# TERRIBLE MISTAKE



## Tomc938 (Sep 17, 2021)

*Jwest7788 - MODERATOR EDIT:*
Closing this thread as the original has been edited now.

Please reply at the original, now corrected thread:
https://canadianhobbymetalworkers.com/threads/kms-tools-customer-care.3953/






Original:
OOPS!  I have been shopping at so many sites for a vise, I gave credit to the wrong company!
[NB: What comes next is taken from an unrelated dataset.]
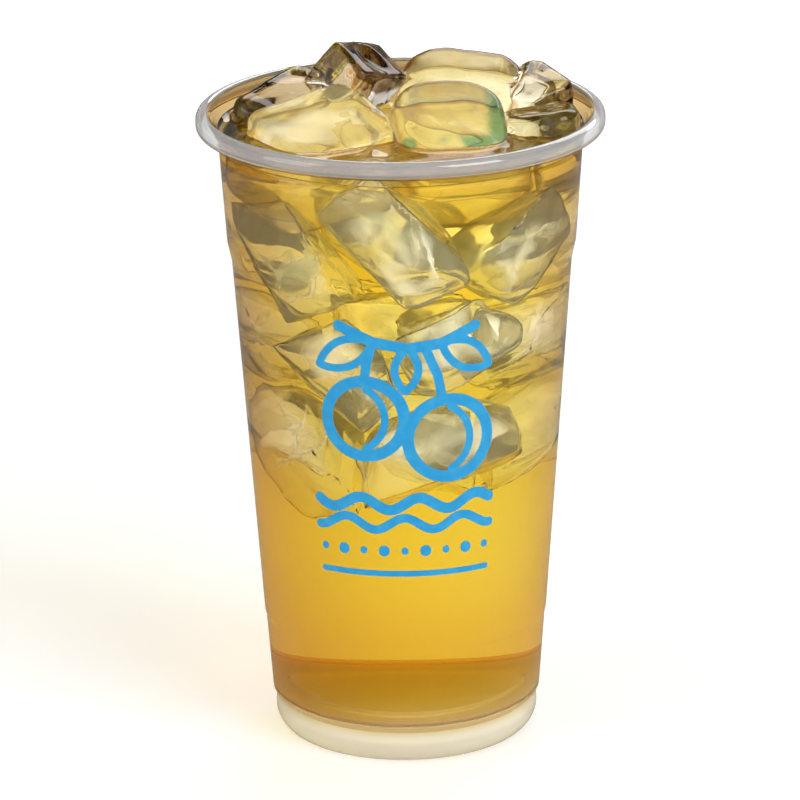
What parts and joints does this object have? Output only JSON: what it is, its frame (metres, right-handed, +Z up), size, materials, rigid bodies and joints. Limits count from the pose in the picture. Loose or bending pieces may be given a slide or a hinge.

*KBC is the company that took such good care of me.*

I ordered this vise: https://www.kbctools.ca/itemdetail/8-251-004

Glad you asked your follow up question Craig.

Tom


----------



## YYCHM (Sep 17, 2021)

Ya, I can believe the good service from KBC, not so much KMS.  I gave up on KMS quite some time ago.


----------



## Tomc938 (Sep 17, 2021)

Tried that .  We see if I did it right.

I feel bad, because 30+ people read the original post already, and I would hate to lead them astray. (and not give credit where credit is due)


----------



## Dabbler (Sep 17, 2021)

At KMS, your are on your own.  I was trying to buy bandsaw blades for my protaband, and they kept sending em to the wrong part of the store.  thye have a 'special place' for the portaband blades, and they bamed ME for know knowing where to look.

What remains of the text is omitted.